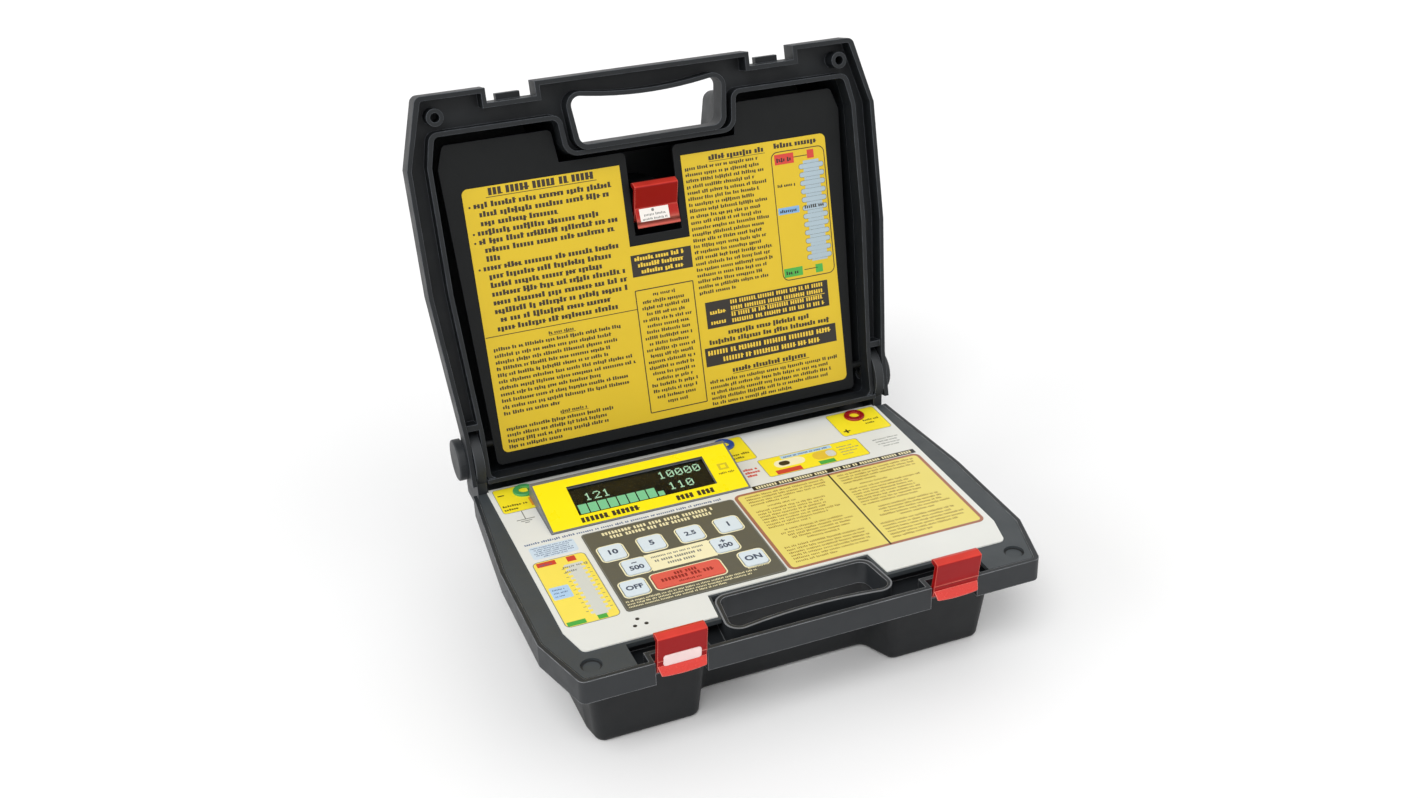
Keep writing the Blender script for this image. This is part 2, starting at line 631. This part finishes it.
def loose_rows():
    """Rows printed straight on the faceplate."""
    rows = Print().words(-142.6, -5, 19.2, 2.2, 71, bold=0.55)
    rows.paragraph(-140.5, -112, 13.6, 6, 2.2, 1.2, 72, ragged=0.2, centred=True, bold=0.52)
    plate("plate_blue_rows", rows, "slate")
    plate("plate_blue_ground", Print().prism(rounded(-141.6, 1.2, -111.4, 16, 2)), "haze")
    rows = Print().paragraph(121.5, 144, 47.8, 4, 3.4, 1.3, 73, ragged=0.4, centred=True, bold=0.52)
    plate("plate_grey_rows", rows, "grey")
    rows = Print().paragraph(22, 33.4, 46.6, 3, 4.2, 2.8, 74, ragged=0.05, bold=0.8)
    plate("plate_red_rows", rows, "red")


SOUND_X, SOUND_Y, SOUND_RING = -102.6, -89.9, 4.2
SOUND_EDGE, SOUND_MOUTH = 1.3, 0.96
GAUZE_TOP, GAUZE_FOOT = -0.1, -0.4


def sound_rings():
    """Dark edges of the three sound holes, and the black gauze in them."""
    rings = Print()
    for turn in (0, 120, 240):
        x = SOUND_X + SOUND_RING * math.sin(math.radians(turn))
        y = SOUND_Y + SOUND_RING * math.cos(math.radians(turn))
        rings.ring(circle(x, y, SOUND_EDGE), circle(x, y, SOUND_MOUTH), TEXT)
        rings.prism(circle(x, y, SOUND_MOUTH), GAUZE_TOP, GAUZE_FOOT)
    plate("sound_rings", rings, "black")


# ---------------------------------------------------------------- wear on the deck

DECK_TOP = 82.3
DIMPLE_FLOOR = DECK_TOP - 1.6
DIMPLE_X, DIMPLE_Y, DIMPLE_RADIUS = 141.6, -116.2, 6.5
DIRT_WIDTH = 1.3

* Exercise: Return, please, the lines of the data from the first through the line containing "GAUZE_TOP, GAUZE_FOOT = -0.1, -0.4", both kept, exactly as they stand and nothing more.

* Complete answer:
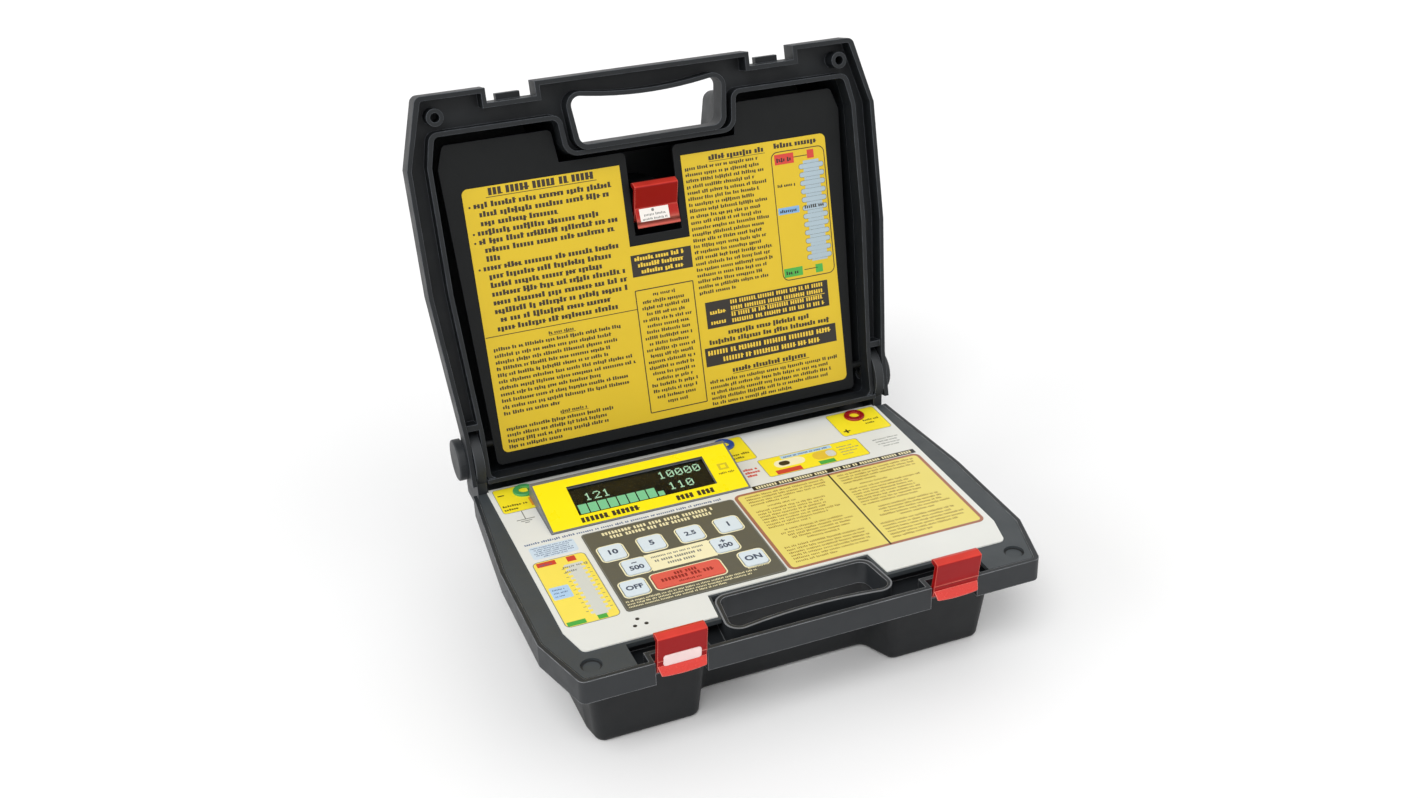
Keep writing the Blender script for this image. This is part 2, starting at line 631. This part finishes it.
def loose_rows():
    """Rows printed straight on the faceplate."""
    rows = Print().words(-142.6, -5, 19.2, 2.2, 71, bold=0.55)
    rows.paragraph(-140.5, -112, 13.6, 6, 2.2, 1.2, 72, ragged=0.2, centred=True, bold=0.52)
    plate("plate_blue_rows", rows, "slate")
    plate("plate_blue_ground", Print().prism(rounded(-141.6, 1.2, -111.4, 16, 2)), "haze")
    rows = Print().paragraph(121.5, 144, 47.8, 4, 3.4, 1.3, 73, ragged=0.4, centred=True, bold=0.52)
    plate("plate_grey_rows", rows, "grey")
    rows = Print().paragraph(22, 33.4, 46.6, 3, 4.2, 2.8, 74, ragged=0.05, bold=0.8)
    plate("plate_red_rows", rows, "red")


SOUND_X, SOUND_Y, SOUND_RING = -102.6, -89.9, 4.2
SOUND_EDGE, SOUND_MOUTH = 1.3, 0.96
GAUZE_TOP, GAUZE_FOOT = -0.1, -0.4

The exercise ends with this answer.